A healthy diversity of methods were showcased, including multi-model approaches and data assimilation to improve estimates of modeling and forecast uncertainty, the coupling of coarse land surface models (LSMs) to sub-grid routing and high-resolution hydrologic/hydraulic modeling, and the use of GPU-based computing for forecasting.
The second day of the meeting opened with a description of the EDgE Copernicus proof-of-concept, which is comparing the performance LSMs for seasonal to sub-seasonal (S2S) forecasting in Europe and contrasting skill arising from ESP versus GCM-based predictions. The focus pulled back to methodological questions related to downscaling, merging and pre-processing of weather and climate forecasts, investigating predictability at S2S scales, and highlighting the advancement of dynamical national systems in countries such as New Zealand and China.
Talks also delved into using radar-based rainfall and ensemble approaches to flash flood forecasting. Verification was also discussed, with talks showing new systems for meteorological forecast verification in Australia as well as challenging HEPEX’s hydrologists to think more carefully about what we verify, and how event performance may affect user confidence in forecasts and their effectiveness in motivating action.
The keynote talk of the day was a blockbuster, with Dasarath “Jaya” Jayasuriya, the Director of Public Safety for the Bureau of Meteorology, who dispensed rare wisdom on how forecasting fits within Australia’s national services for managing resources and risk, including insights into forecast-related objectives, mindsets and constraints from the producer side to the public user side. Among other topics, his comments on how BoM navigates the path of serving different users while promoting overall acceptance of forecasts (perhaps through hands on case studies that raise awareness in the field), were illuminating.
HEPEX Day 3 began with a focus on S2S forecasts, with an SMHI effort characterizing predictability (through watershed initial conditions and climate) using collections of geophysical attributes, and work in the UK to understand and enhance climate / drought predictability through the incorporation of NAO variability. The conversation turned toward forecast product development and communication, highlighting the importance of co-development of forecast services with users (see also the SWICCA Copernicus proof-of-concept).
The day’s keynote speaker, Matthew Bethune of the Murray Darling Basin (MDB) Authority, provided a bracing real-world overview of the use of hydrologic models to support decision making in the MDB, highlighting the difficult challenges of making robust release decisions to supply customers at lead times (days to weeks) during which weather, climate and river conditions are highly uncertain. Among the methodological needs raised in the talk, the need to know how climate change may impact current methods for prediction was also raised.
The final talk session of the meeting shifted to examples of real-world predictions for operations, both in flood warning and in hydropower operations for several systems. These talks provide inspiring case studies for effective implementations of ensemble techniques for energy management, underscoring the sense that HEPEX-style forecasting is becoming a reality for groups ready to ‘be brave’ and make the effort to implement ensembles. In addition, the speakers described methodological experiments aimed at finding the best strategies, suggesting that many questions are still of interest. Ensemble research is not a solved problem!

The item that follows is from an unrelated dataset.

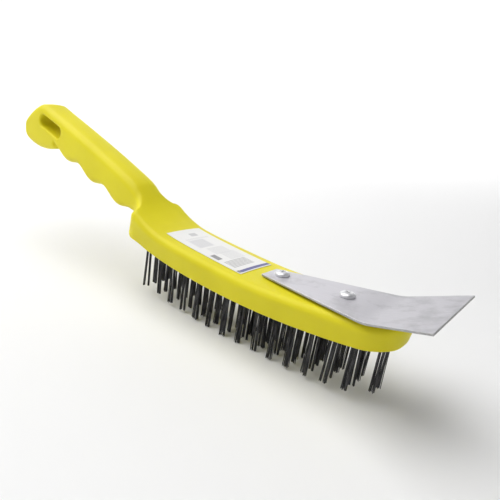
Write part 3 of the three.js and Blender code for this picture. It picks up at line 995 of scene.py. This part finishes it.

The presentations made available by the authors can be downloaded from here.
HEPEX closed out the meeting with breakout groups, an interactive digital survey, and a closing discussion to take stock of where HEPEX should go. Many aims of HEPEX – including the operational adoption of ensemble hydrologic prediction for the benefit of society – have evolved from being a dream in 2004 to being realized operationally in a number of countries. What then are the key challenges HEPEX should pursue in the next 10 years?
The detailed results of this discussion will be summarized in a future blog, but for now it is clear that challenges do remain (particularly in continuing to communicate the value of ensemble systems), and also many opportunities. This will be an ongoing conversation, so start thinking and contributing – where should HEPEX focus its efforts, what are the big challenges, and how can you help make it happen?